First, the Polish government is operating under post-populist conditions. There is no automatic return to the old days. Tusk’s coalition is trying to decrease the nationalistic egoism with which the PiS government saturated society. But his strategy of moving the electorate away from the national populists is proceeding slowly and cautiously. It is like serving mild mayonnaise after eight years of spicy mustard.

In practice, this means that the Tusk government is not jettisoning all aspects of foreign policy as conducted in the PiS era. It exhibits a certain intransigence towards foreign partners, including Ukraine. This is best understood as part of the process of Poland’s transition from populism to liberal democracy.

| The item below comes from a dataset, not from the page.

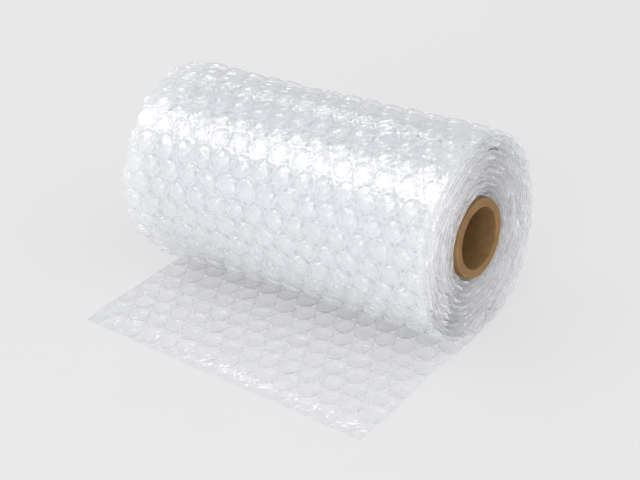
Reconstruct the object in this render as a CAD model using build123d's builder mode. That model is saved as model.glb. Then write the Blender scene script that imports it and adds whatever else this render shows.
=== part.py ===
from build123d import *

import os
from math import acos, asin, cos, degrees, radians, sin, sqrt

# A part-used roll of large-bubble cushioning film on a paper core.
# The roll lies on its side. The film's free end comes round the back of the roll, passes under
# it and lies flat on the ground in front, so the roll sits on its own tail.
# Origin: the middle of the core's bore. +X runs along the axis, +Z is up and the cut end is at -Y.

# ---- paper core ----
core_bore_diameter = 51.0
core_wall = 7.0
core_overhang = 1.0  # how far the core stands out of the wound film at each end
core_edge_chamfer = 0.5  # eased saw cut on the rims

# ---- bubble film ----
web_width = 300.0
web_height = 5.0  # from backing film to bubble top, as wound
turn_count = 11
core_to_film_clearance = 0.2  # radial
start_edge_angle = 80.0  # where the film's inner edge lies on the core, from +Y towards +Z

# ---- how the roll lies ----
flat_half_width = 14.0  # half the flat spot that the roll's weight presses, along Y
tail_length_right = 171.0  # from under the axis to the cut edge, at the +X side
tail_length_left = 150.0  # and at the -X side, because the cut runs out of square

# ---- worked out from the values above ----
core_length = web_width + 2 * core_overhang
core_bore_radius = core_bore_diameter / 2
core_outer_radius = core_bore_radius + core_wall
film_bore_radius = core_outer_radius + core_to_film_clearance
roll_radius = film_bore_radius + turn_count * web_height
ground = -sqrt(roll_radius**2 - flat_half_width**2)
tail_top = ground + web_height

os.makedirs("parts", exist_ok=True)


# ---- cardboard_core: a wound paper tube ----
with BuildPart() as cardboard_core:
    with BuildSketch(Plane.YZ.offset(-core_length / 2)):
        Circle(core_outer_radius)
        Circle(core_bore_radius, mode=Mode.SUBTRACT)
    extrude(amount=core_length)
    rims = cardboard_core.faces().filter_by(Axis.X)
    chamfer(rims.edges(), length=core_edge_chamfer)


# ---- bubble_wrap: the wound turns and the free tail, one web ----
# The outline is a four-centre volute. It climbs the back from the flat spot, and each quarter
# turn moves the centre and shrinks the radius by a quarter of the web's height, so the arcs
# stay tangent and the outline comes back one web inside itself, on top of the tail.
step = web_height / 4
last_radius = roll_radius - 3 * step
back_lift_angle = degrees(asin(flat_half_width / roll_radius))
front_meeting_angle = degrees(acos((step - tail_top) / last_radius))  # from straight down
front_meeting = (-last_radius * sin(radians(front_meeting_angle)), tail_top)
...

Second, compared with 2012, the war brought an end to the era of the “junior partner” in bilateral relations. To the world’s surprise, Ukraine not only stopped Vladimir Putin’s blitzkrieg, but dared to send troops into Russian territory. It is building global relations without intermediaries. The Ukrainian army is one of the most battle-tested in Europe. In the matter of new weapons such as drones, it is Poland that could learn a lot from Ukraine.

When peace comes, Ukraine will claim a greater role in the region. We are witnessing a geopolitical shift in eastern Europe. Kyiv wants to join Nato and the EU and to play an important role. For Ukrainian politicians, there are areas on the horizon in which reliance on foreign aid may give way to competition. In this context, they feel empowered to address the politics of historical memory more uncompromisingly.

In the meantime, all too often politicians in both countries recently have engaged in a kind of competitive verbal bidding — apparently to fill an intellectual vacuum in front of their citizens. “Where two fight, the third benefits” is the conventional saying. Moscow has not ceased to be a threat to the region. Unfortunately, recent wrangles prove that such geopolitical clichés, however true they may be, are quickly forgotten by some politicians.